Hania Janta, Surrey, ‘Female Migrant Architects in Basel and their Visits Home’ University of Surrey,

Technological and transport changes, combined with revisions to immigration policies, are impacting on the frequency and ways the migrants maintain their relationships with family and friends at home. This presentation will outline a project that aims to look at migrant women working as architects in Basel, Switzerland in order to explore the experiences of migrants’ visits home and ways they maintain relationships with their friends and families. By employing in-depth interviews with migrant women, this project will shed light on factors that frame access to various home visits options and experiences.


Chair: Jen Southern

Walter Goettlich, Concordia, My Other Ride is a… Systems of Surveillance & Invitations to Imagination on the American Interstate Highway. 

Along its 45,000 miles, the network of American interstate automobility comprises a number of interpenetrating, schematic/schematizing techno-cultural subsystems that include automated tollbooths, electronic financial transactions and position-aware technologies. These systems ease passage, but also enhance surveillance. Non-systemic gaps persist—bumper stickers amongst others—opening possibilities for the driving subject to be ‘seen’ that do not entail surveillance systems. Such spaces, which require the attention and imagination of other drivers, are at once material and discursive; real and virtual; subjectifying and liberating; interstitial and yet produced through and informed by the dominant cultural systems and logics between which they are situated.

Elisa Serafinelli, Social Sciences, Hull: Instagram is changing the Traditional Concepts of Identity, Memory and Information toward New Mobile Visualities.

The escalation of photo sharing through social networking sites is the most substantial change within the interaction of mobile communication practices in recent years. My study analyses how Instagram (a photo sharing app) is determining a new conception of visual communications. Through the action of sharing, friending, liking and following it is generating also new social connections. The ever-present presence of smart phones combined to the power of the publicity of the everyday afforded by platforms like Instagram, is fostering the convergent notion of mobile visual communication that the concept of ‘being-as-mediated’ (Kember & Zylinska, 2012: 40) makes the difference in approaching the rise of visual relationships.

Cath Smith, Otago: How feasible and acceptable are Mobile Methods for collecting and analysing data about dog-walking and health?

To date, studies about dog-walking and health comprise both quantitative and qualitative methodologies. Qualitative methods have included face-to-face interviews and focus group discussions with humans. We wondered whether Mobile Methods might better capture perceptions of dog-walking and health as, unlike more traditional data collection methods, the interviewer is given the opportunity to gather elements of data other than the spoken word. We joined eleven healthy adults and their dogs for a walk-along interview. Memory triggers, human-dog interactions, and environmental connections provided enriched qualitative data.
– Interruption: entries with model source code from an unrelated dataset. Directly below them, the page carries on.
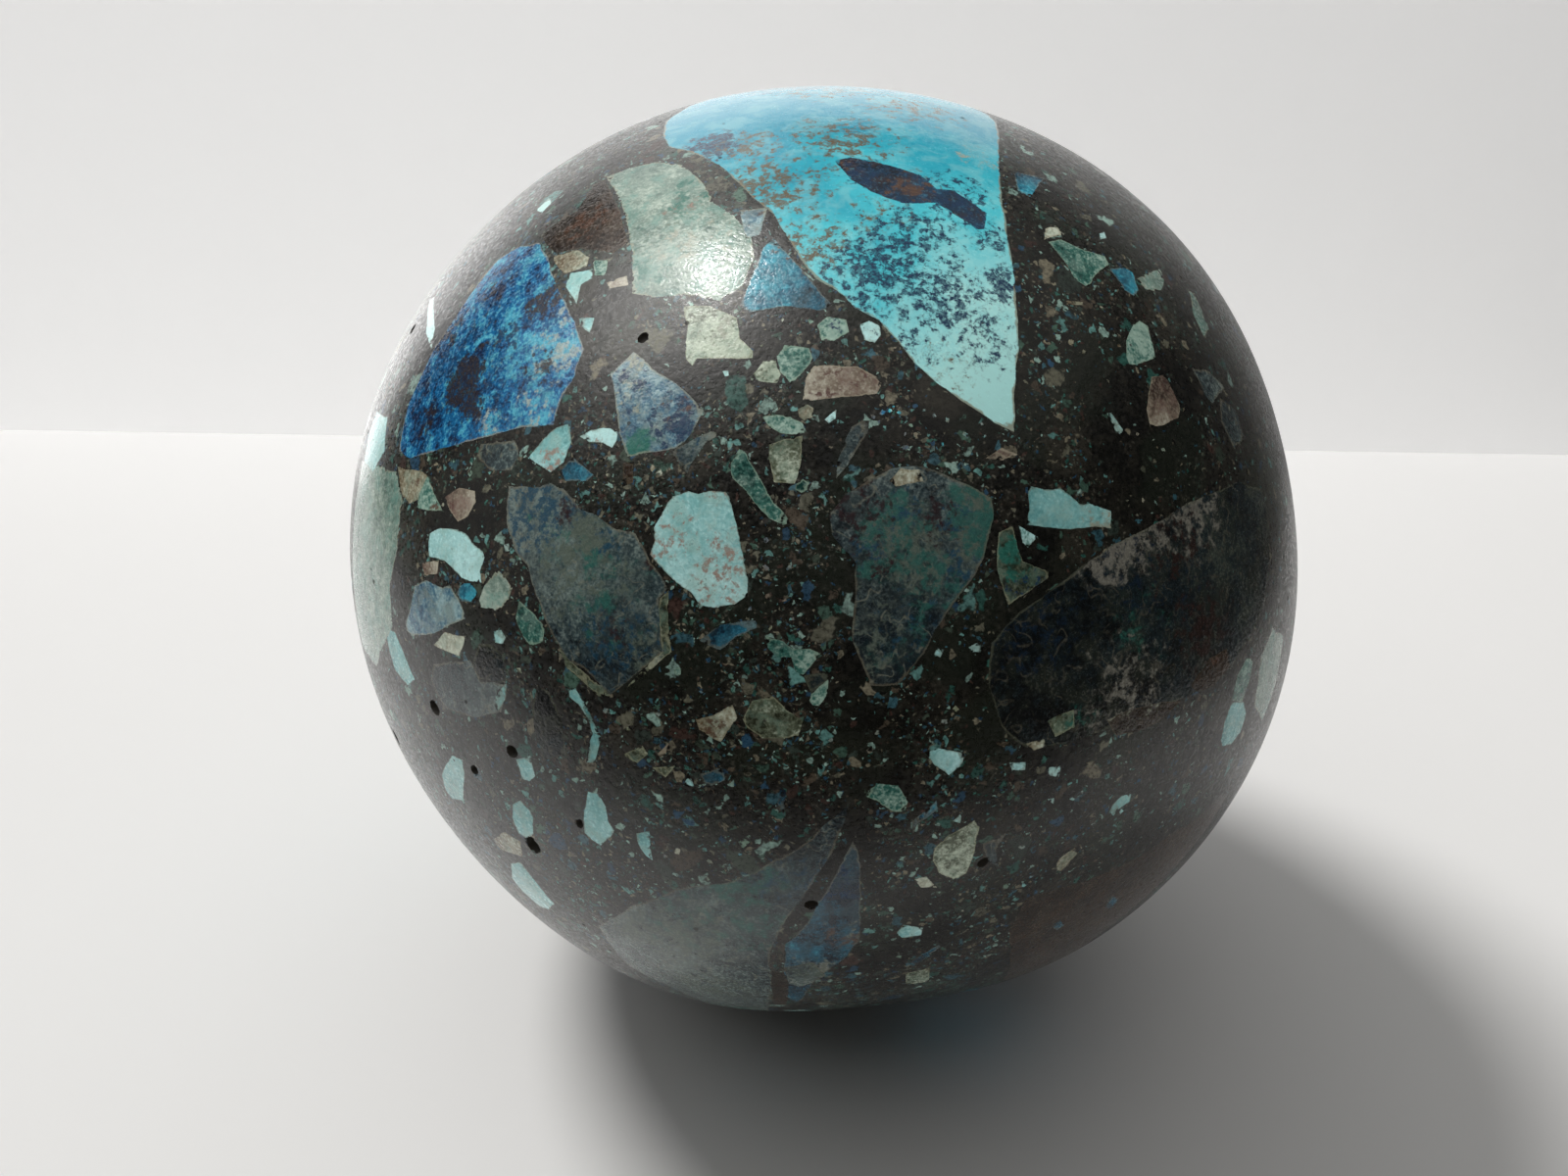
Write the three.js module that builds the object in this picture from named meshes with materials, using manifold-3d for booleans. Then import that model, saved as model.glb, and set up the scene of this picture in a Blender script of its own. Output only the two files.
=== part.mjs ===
// A polished ball of chrysocolla breccia: blue and green chips set flush in dark rock, ground by hand
// to a shape that is a little out of round, with open pits here and there.
// Millimetres, Z up. The origin is the middle of the small ground flat that the ball rests on,
// and -Y is the side with the large turquoise chip at its top.
import * as THREE from 'three';
import { mergeVertices } from 'three/addons/utils/BufferGeometryUtils.js';
import Module from 'manifold-3d';

// Size of the stone
const ballDiameter = 64;
const restingFlatDiameter = 11;

// Where the hand-ground ball is fuller (plus) or flatter (minus) than true round.
// Heading turns from +X towards +Y and height is above the middle, both in degrees.
// Rise is in millimetres at the middle of the place, and spread is how far it reaches, in degrees.
const lowPlaces = [
  { heading: -81, height: -43, rise: -0.95, spread: 17 },
  { heading: -141, height: -24, rise: -0.4, spread: 24 },
  { heading: -16, height: 22, rise: -0.22, spread: 16 },
  { heading: 54, height: 80, rise: -0.25, spread: 30 },
  { heading: 78, height: 8, rise: -0.45, spread: 30 },
];
const fullPlaces = [
  { heading: -171, height: 18, rise: 0.4, spread: 32 },
  { heading: -32, height: -9, rise: 0.42, spread: 26 },
  { heading: 122, height: -28, rise: 0.35, spread: 34 },
  { heading: 28, height: 36, rise: 0.3, spread: 30 },
];

// Open pits in the front, at the widths seen there
const frontPits = [
  { heading: -117, height: 49, width: 0.6 },
  { heading: -135, height: 5, width: 0.95 },
  { heading: -123, height: 5, width: 0.85 },
  { heading: -129, height: 0, width: 0.7 },
  { heading: -122, height: -7, width: 1.2 },
  { heading: -115, height: -1, width: 0.6 },
  { heading: -91, height: -7, width: 0.85 },
  { heading: -74, height: -3, width: 0.7 },
];

// Pits on the other sides, scattered evenly over the ball and kept off the flat and off the front,
// which is the side that faces a viewer who looks a little down on the ball
const scatteredPits = 22;
const scatteredPitWidths = [0.6, 1.2];
const lowestPitHeight = -55;
const frontMiddle = { heading: -90, height: 30 };
const frontHalfAngle = 62;

// A pit is a shallow bowl: its depth below the surface, as a share of its width
const pitDepthShare = 0.45;

// Fineness of the faceted surface
const ballDetail = 15;
const pitDetail = 1;

// Stone colour: dark brown rock seen between the chips, with a polished surface
const rockColour = 0x2b2723;
const polishRoughness = 0.16;

const ballRadius = ballDiameter / 2;
const flatRadius = restingFlatDiameter / 2;
const centreHeight = Math.sqrt(ballRadius ** 2 - flatRadius ** 2);

function directionOf({ heading, height }) {
  const turn = THREE.MathUtils.degToRad(heading);
  const lift = THREE.MathUtils.degToRad(height);
  return new THREE.Vector3(
    Math.cos(lift) * Math.cos(turn),
    Math.cos(lift) * Math.sin(turn),
    Math.sin(lift),
  );
}

const groundPlaces = [...lowPlaces, ...fullPlaces].map((place) => ({
  middle: directionOf(place),
  rise: place.rise,
  spread: THREE.MathUtils.degToRad(place.spread),
}));

// Distance from the ball's centre to its surface along a unit direction
function surfaceRadius(direction) {
  let radius = ballRadius;
  for (const { middle, rise, spread } of groundPlaces) {
    const away = direction.angleTo(middle) / spread;
    radius += rise * Math.exp(-away * away);
  }
  return radius;
}

function positionsOnly(geometry) {
  geometry.deleteAttribute('normal');
  geometry.deleteAttribute('uv');
  return mergeVertices(geometry);
}

const wasm = await Module();
wasm.setup();

function toSolid(geometry) {
  return new wasm.Manifold(new wasm.Mesh({
    numProp: 3,
    vertProperties: new Float32Array(geometry.getAttribute('position').array),
    triVerts: new Uint32Array(geometry.getIndex().array),
  }));
}

function toGeometry(solid) {
  const mesh = solid.getMesh();
  const geometry = new THREE.BufferGeometry();
  geometry.setAttribute('position', new THREE.BufferAttribute(mesh.vertProperties, mesh.numProp));
  geometry.setIndex(new THREE.BufferAttribute(mesh.triVerts, 1));
  geometry.computeVertexNormals();
  return geometry;
}

// The whole ball, before its flat and pits, with its centre at the origin
function groundBall() {
  const geometry = positionsOnly(new THREE.IcosahedronGeometry(1, ballDetail));
  const position = geometry.getAttribute('position');
  const direction = new THREE.Vector3();
  for (let i = 0; i < position.count; i += 1) {
    direction.fromBufferAttribute(position, i).normalize();
    direction.multiplyScalar(surfaceRadius(direction));
    position.setXYZ(i, direction.x, direction.y, direction.z);
  }
  return geometry;
}

// What is ground away under the ball to leave the flat that it rests on
function belowTheFlat() {
  const block = new THREE.BoxGeometry(ballDiameter, ballDiameter, ballRadius);
  block.translate(0, 0, -centreHeight - ballRadius / 2);
  return positionsOnly(block);
}

// The lump that leaves a pit: round across, and sunk by the pit's depth
function pitLump({ direction, width }) {
  const lump = positionsOnly(new THREE.IcosahedronGeometry(width / 2, pitDetail));
  const depth = width * pitDepthShare;
  lump.scale(1, 1, depth / (width / 2));
  lump.lookAt(direction);
  const place = direction.clone().multiplyScalar(surfaceRadius(direction));
  lump.translate(place.x, place.y, place.z);
  return lump;
}

// Evenly scattered directions: equal steps in height, turned by the golden angle each time
function scatteredPitPlaces() {
  const goldenAngle = 180 * (3 - Math.sqrt(5));
  const front = directionOf(frontMiddle);
  const places = [];
  for (let i = 0; i < scatteredPits; i += 1) {
    const level = 1 - (2 * i + 1) / scatteredPits;
    const height = THREE.MathUtils.radToDeg(Math.asin(level));
    const direction = directionOf({ heading: i * goldenAngle, height });
    const fromFront = THREE.MathUtils.radToDeg(direction.angleTo(front));
    if (height > lowestPitHeight && fromFront > frontHalfAngle) {
      const share = (i * 7 % scatteredPits) / scatteredPits;
      places.push({ direction, width: THREE.MathUtils.lerp(...scatteredPitWidths, share) });
    }
  }
  return places;
}

function allPits() {
  const front = frontPits.map((pit) => ({ direction: directionOf(pit), width: pit.width }));
  return [...front, ...scatteredPitPlaces()];
}

function chrysocollaBall() {
  let stone = toSolid(groundBall()).subtract(toSolid(belowTheFlat()));
  for (const pit of allPits()) {
    stone = stone.subtract(toSolid(pitLump(pit)));
  }
  const material = new THREE.MeshStandardMaterial({
    color: rockColour,
    roughness: polishRoughness,
    metalness: 0,
  });
  const ball = new THREE.Mesh(toGeometry(stone), material);
  ball.name = 'chrysocolla_ball';
  ball.position.z = centreHeight;
  return ball;
}

const group = new THREE.Group();
group.add(chrysocollaBall());
export default group;
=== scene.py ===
import math
import random

import bmesh
import bpy
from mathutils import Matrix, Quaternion, Vector, kdtree, noise


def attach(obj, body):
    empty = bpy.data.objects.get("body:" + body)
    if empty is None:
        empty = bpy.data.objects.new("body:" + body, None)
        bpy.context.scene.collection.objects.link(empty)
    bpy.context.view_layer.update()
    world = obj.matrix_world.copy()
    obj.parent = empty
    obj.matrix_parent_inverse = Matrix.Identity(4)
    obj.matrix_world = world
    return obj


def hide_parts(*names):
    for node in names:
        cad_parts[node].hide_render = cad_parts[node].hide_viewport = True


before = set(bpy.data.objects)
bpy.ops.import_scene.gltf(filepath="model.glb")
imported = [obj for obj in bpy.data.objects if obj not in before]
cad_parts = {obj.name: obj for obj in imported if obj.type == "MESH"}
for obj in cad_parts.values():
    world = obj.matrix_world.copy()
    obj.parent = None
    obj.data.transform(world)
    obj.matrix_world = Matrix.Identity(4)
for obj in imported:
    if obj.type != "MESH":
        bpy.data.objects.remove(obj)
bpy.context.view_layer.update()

mm = 0.001

# The stone's form, the same as the solid's. Heading turns from +X towards +Y, height is above
# the middle, both in degrees; rise is in mm and spread in degrees.
ball = {
    "diameter": 64.0,
    "flatDiameter": 11.0,
    "fineness": 7,           # subdivisions of the starting icosphere
    "polishedAway": 0.03,    # mm that the finished skin lies under the form
    "spreadsFelt": 3,        # spreads from its middle over which a ground place turns the normals
    "grindUpTo": 1.5,        # mm above the table up to which faces are cut for the flat
    "grindSnap": 0.01,       # mm from that cut within which a vertex counts as on it
    "flatWithin": 0.02,      # mm above the table within which the skin belongs to the flat
    "groundPlaces": [
        {"heading": -81, "height": -43, "rise": -0.95, "spread": 17},
        {"heading": -141, "height": -24, "rise": -0.4, "spread": 24},
        {"heading": -16, "height": 22, "rise": -0.22, "spread": 16},
        {"heading": 54, "height": 80, "rise": -0.25, "spread": 30},
        {"heading": 78, "height": 8, "rise": -0.45, "spread": 30},
        {"heading": -171, "height": 18, "rise": 0.4, "spread": 32},
        {"heading": -32, "height": -9, "rise": 0.42, "spread": 26},
        {"heading": 122, "height": -28, "rise": 0.35, "spread": 34},
        {"heading": 28, "height": 36, "rise": 0.3, "spread": 30},
    ],
}
ballRadius = ball["diameter"] / 2
centreHeight = math.sqrt(ballRadius ** 2 - (ball["flatDiameter"] / 2) ** 2)
ballCentre = Vector((0, 0, centreHeight))


def directionOf(heading, height):
    turn, lift = math.radians(heading), math.radians(height)
    return Vector((math.cos(lift) * math.cos(turn), math.cos(lift) * math.sin(turn), math.sin(lift)))


groundPlaces = [
    (directionOf(place["heading"], place["height"]), place["rise"], math.radians(place["spread"]))
    for place in ball["groundPlaces"]
]


def surfaceRadius(direction):
    radius = ballRadius
    for middle, rise, spread in groundPlaces:
        away = math.acos(max(-1.0, min(1.0, direction.dot(middle)))) / spread
        radius += rise * math.exp(-away * away)
    return radius


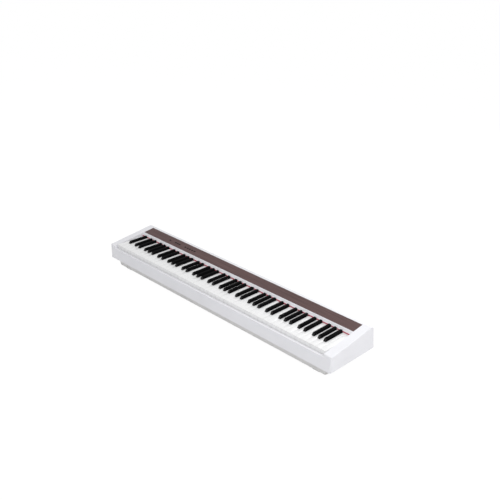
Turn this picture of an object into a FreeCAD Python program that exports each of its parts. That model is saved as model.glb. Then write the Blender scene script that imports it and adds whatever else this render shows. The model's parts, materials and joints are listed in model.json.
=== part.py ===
"""Slab digital piano with 88 keys: a parametric model in millimetres.

X runs along the keyboard to the treble, Y from the player to the rear, Z up.
The origin is under the middle of the body, on the surface that the feet stand on.
"""
import FreeCAD, Part
import math
import os
import Sketcher

Vector = FreeCAD.Vector
Rotation = FreeCAD.Rotation
Placement = FreeCAD.Placement

doc = FreeCAD.newDocument("slab_piano")

# ---------------------------------------------------------------- driving dimensions

driving = {
    # keyboard
    "keyPitch": 23.5,          # one natural to the next
    "keyGap": 1.0,             # air between two naturals
    "keyReach": 144.0,         # natural's front to the fallboard
    "pivotSet": 50.0,          # fallboard's foot to the pivot
    "tailOverhang": 8.0,       # tail behind the pivot
    "tailBlock": 30.0,         # solid tail ahead of the pivot
    "keyDepth": 15.0,          # height of a key's side walls
    "lipDepth": 20.0,          # height of a natural's front
    "keyWall": 1.8,
    "keyTop": 2.0,             # thickness of a natural's top
    "keyDip": 10.0,            # travel at a natural's front
    "headLength": 46.5,        # natural's front to a sharp's front
    "sharpSlot": 13.4,         # room for a sharp between two naturals
    "sharpClear": 0.9,         # air around a sharp
    "sharpRise": 10.5,         # sharp's top above the naturals
    "sharpNarrow": 0.8,        # sharp's top narrower than its base, each side
    "sharpSlope": 5.5,         # run of the sharp's sloping front
    "capClear": 3.5,           # sharp's cap ends short of the fallboard
    # body
    "rearRoom": 19.5,          # key bed's rear wall to the top's rear edge
    "cheekWidth": 35.0,
    "cheekGap": 2.0,           # last key to the cheek
    "railDepth": 10.5,         # front rail's top, front to back
    "railWall": 4.5,           # thickness of the front rail's wall
    "railLip": 4.0,            # thickness of the front rail's top
    "railGap": 1.5,            # front rail to the key fronts
    "railDrop": 17.5,          # front rail's top below the key tops
    "cheekDrop": 5.0,          # cheek's front top below the key tops
    "keyHeight": 112.0,        # natural's top above the surface
    "rimHeight": 42.0,         # upper case's lower rim above the surface
    "footHeight": 5.0,
    "topSlope": 7.6,           # degrees, the top rises to the rear
    "rearLean": 13.5,          # rear wall's foot stands this far behind its top
    "caseWall": 4.0,
    "frontWall": 6.0,          # front wall in the cheeks
    "innerWall": 3.0,          # cheek's wall beside the keys, and the fallboard's
    "fallboardLift": 5.0,      # fallboard's lower edge above the naturals
    "fallboardRun": 6.0,       # run of the fallboard's slope
    "frontCorner": 5.0,        # radius of the upright front corners
    "topEdge": 4.0,            # radius round the top
    "rearEdge": 15.0,          # radius of the top's rear edge
    "railEdge": 1.5,           # radius of the front rail's top edge
    "rimDepth": 7.0,           # lower case's flange lies this deep in the rim
    "fitGap": 0.3,             # clearance where one case piece fits in another
    "overcut": 1.0,            # a pocket starts this far outside what it cuts
    # top panel and its buttons
    "panelMargin": 1.5,        # land between the fallboard and the panel
    "rearLand": 21.0,          # panel to the top's rear edge
    "panelOverlap": 1.5,       # panel runs past the outer keys
    "panelThick": 3.0,
    "panelSink": 0.1,          # panel's surface below the case's
    "panelSeat": 2.5,          # case material under the panel
    "buttonWidth": 8.0,        # along the keyboard
    "buttonLength": 7.0,       # up the slope
    "buttonClear": 0.3,
    "buttonFlange": 1.0,       # retaining flange past the cap
    "buttonEdge": 0.5,         # chamfer round the cap's top
    "flangeDrop": 0.3,         # flange below the panel
    "buttonPlate": 0.7,        # thickness of the flange
    "buttonRise": 1.0,         # cap above the panel
    "buttonTravel": 1.0,
    "powerInset": 160.0,       # power button from the bass side of the keys
    "levelSet": 51.0,          # power button to the middle of the group of three
    "levelPitch": 13.0,
    "voiceSet": 85.0,          # group of three to the middle of the row of five
    "voicePitch": 15.4,
    "windowMargin": 2.0,       # window round the buttons' flanges
    "boardThick": 1.6,
    "boardMargin": 18.0,       # control board runs past the outer buttons
    "controlBoardWidth": 28.0,
    "switchWidth": 5.0,
    "switchClear": 0.15,       # pressed button to its switch dome's foot
    # lower case
    "flangeThick": 3.0,
    "tubInset": 26.0,          # tub's side inside the cheek's side
    "tubFront": 11.0,          # tub's front behind the fascia
    "tubRear": 18.0,           # tub's rear ahead of the rear foot
    "tubTaper": 15.0,          # degrees, tub's walls lean in
    "tubWall": 3.0,
    "tubCorner": 20.0,         # radius of the tub's upright corners, at their top
    "tubEdge": 5.0,            # height of the bevel round the tub's floor
    "tubEdgeSlope": 50.0,      # degrees, that bevel from upright
    # key bed
    "bedThick": 2.0,
    "bedDrop": 37.0,           # bed's top below the key tops
    "bedEnd": 1.0,             # bed runs past the outer keys
    "bedFront": 0.5,           # bed's front edge ahead of the key fronts
    "tailGap": 2.0,            # key tails to the bed's rear wall
    "legInset": 12.0,          # legs end short of the bed's ends
    "legFront": 34.0,          # front leg behind the key fronts
    "legLead": 24.0,           # rear leg ahead of the pivot
    "legFoot": 14.0,
    "contactLead": 120.0,      # front of the contact board's raised seat ahead of the pivot
    "swageWidth": 32.0,
    "swageRise": 8.0,
    "contactInset": 2.0,       # contact board inside its seat, front and rear
    "rodRadius": 2.0,
    "rodClear": 0.3,           # rod to the keys that rock on it
    "rodSeatWidth": 8.0,       # raised fold that the rod lies on
    "lugThick": 1.2,
    "lugReach": 6.0,           # lugs' sides from the rod's middle
    "pinDepth": 4.0,           # guide pins, along Y
    "pinFront": 12.0,          # naturals' guide pins behind the key fronts
    "pinWidth": 7.6,
    "sharpPinLead": 8.0,       # front of the sharps' guide pins ahead of that seat
    "sharpPinWidth": 4.5,
    "pinClear": 1.5,           # air over a pin when its key is down
    "springLead": 19.0,        # leaf spring's tip ahead of the pivot
    "springReach": 63.0,
    "springWidth": 5.0,
    "springThick": 0.8,
    "retainerThick": 1.2,
    "retainerLift": 1.0,       # retainer above the key tails
    "feltWidth": 6.6,          # stop felt under the key fronts
    "feltFront": 0.4,          # stop felt's front edge ahead of the key fronts
    "nameFeltProud": 1.2,      # red felt's front ahead of the fallboard's foot
    "nameFeltLift": 0.6,       # red felt above the naturals
    "rubberWidth": 18.0,
    "rubberSole": 1.2,
    # speakers, feet, screws, inserts
    "speakerInset": 192.0,     # speakers, feet and inserts lie this far inside the tub's sides
    "speakerLength": 120.0,
    "speakerWidth": 64.0,
    "speakerHeight": 42.0,
    "speakerPlate": 3.0,       # thickness of the driver's mounting plate
    "magnetRadius": 21.0,
    "magnetHeight": 16.0,
    "grilleSlot": 4.0,
    "grillePitch": 9.0,
    "footInset": 62.0,
    "footFront": 27.0,         # front feet behind the tub's front
    "footRear": 29.0,          # rear feet ahead of the tub's rear
    "footLength": 36.0,
    "footWidth": 18.0,
    "footDraft": 2.0,          # foot's underside smaller than its top, each side
    "insertInset": 122.0,
    "insertFront": 64.0,
    "insertRear": 73.0,
    "insertRadius": 3.0,
    "insertDepth": 9.0,
    "insertBoss": 12.0,
    "postWidth": 9.0,          # square posts for the case screws
    "postBite": 1.0,           # rear posts sink this far into the rear wall
    "mainBoardX": 10.0,
    "mainBoardLength": 180.0,
    "mainBoardWidth": 72.0,
    "standoffWidth": 6.0,
    "standoffHeight": 6.0,
    "standoffEnd": 10.0,       # standoffs' middles inside the main board's ends
    "standoffSide": 8.0,       # and inside its sides
    # connectors in the rear wall
    "jackX": -120.0,
    "jackDrop": 40.0,          # connectors' middle below the key tops
    "jackPlateWidth": 120.0,
    "jackPlateHeight": 24.0,
    "jackPlateThick": 2.5,
    "jackPlateSink": 0.5,      # plate's face inside the wall's outer face
    "phonesX": -42.0,          # connectors from the plate's middle
    "pedalX": -16.0,
    "usbX": 12.0,
    "dcX": 42.0,
    "jackBore": 3.25,
    "jackDepth": 16.0,
    "jackNose": 4.55,          # radius of a jack's nose in the plate
    "jackBlock": 13.0,
    "jackBlockDepth": 20.0,
    "portBlock": 11.0,         # height of the data port and of the inlet over their board
    "portBlockDepth": 14.0,
    "inletNose": 5.4,
    "inletWell": 3.2,
    "inletPin": 1.05,
    "inletDepth": 10.0,
    "usbWidth": 12.0,
    "usbHeight": 11.0,
    "usbWellWidth": 8.5,
    "usbWellHeight": 7.8,
    "usbTongueWidth": 5.6,
    "usbTongueHeight": 3.2,
    "usbDepth": 9.0,
    "jackBoardDrop": 7.0,      # jack board's top below the connectors' middle
    "jackBoardEnd": 12.0,      # jack board past the outer connectors' middles
    "jackBoardWidth": 28.0,
}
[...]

Our experiences also helped us to develop practical recommendations for future Mobile Method studies about dog-walking in both healthy adults and adults with long-term health conditions. BRIEF VIDEO

Discussant: Ole B Jensen

4.05-4.30 Tea /coffee/cakes


Chair: Monika Buscher

Lynne Pearce, English & Creative Writing, Lancaster: Driving-as-event: literary excursions in automotive consciousness

In this paper I draw upon a small selection of literary texts – most of them written during the first decades of the twentieth-century – in order to reconceptualise our journeys made by car as unique events defined not only by generic utility (e.g., the commute, the weekend-drive, the road-trip), but also by the complex synthesis of perceptual, cognitive and affective processes that inhere in a one-off event that is (in its totality) effectively non-repeatable.

Bruna Vendemmia, Politecnico of Milan; The practices and spaces of new mobility in Italy: observing simultaneous lives.

This paper aims to study the rise of new mobility practices in Italy and their consequences on spatial transformations through the use of in-depth interviews to high mobile people and travel along experiences. The development of new mobility practices in recent years generated radical changes on territorial use and engendered novel spaces, especially involving a multi-territorialisation in the relation between individual and space. We use interviews as a tool to study urban transformations at macro, meso and micro scales and to describe the configuration of these new spaces, starting from a user perspective.

Noel Cass, James Faulconbridge, DOW&T, Lancaster: Mobility and spatio-temporality of practice: implications for low carbon mobility futures,

Theories of social practice advance understanding of mobility and the challenges of societal transition to bus, cycling and walking. In this paper we develop their understandings of how mobility connects together different sites of valued practices, with the timing and sequencing of activities at these sites and the distances between them being crucial in determining whether non-car based alternative low carbon mobilities are feasible. Our analysis suggests the need to consider not just transport but also the spatiality and temporality of the practices connected through it in a holistic low carbon mobility transition.

Cosmin Popan, Sociology, Lancaster: Effective or affective cycling? Bicycle mobilities and inclusiveness

Cycling’s aim to become a generalized urban mobility practice is caught today in a dilemma of fast versus slow. There is a tension between the imperative of ‘speed’ and efficiency which asks transportation infrastructure to confine cycling to the rhythm of effective ‘vehicular traffic’, and the stringency for ‘slower’ bicycles, who need to ‘gear down’ a speed or two from ordinary racing and sport configurations if they are to have broader affective resonance. This presentation compares the subcultures of ‘fast MAMILS’ (middle-aged men in lycra) and ‘slow hipsters’, and considers how their respective fashion statements might lead the way to more effective and/or affective cycling.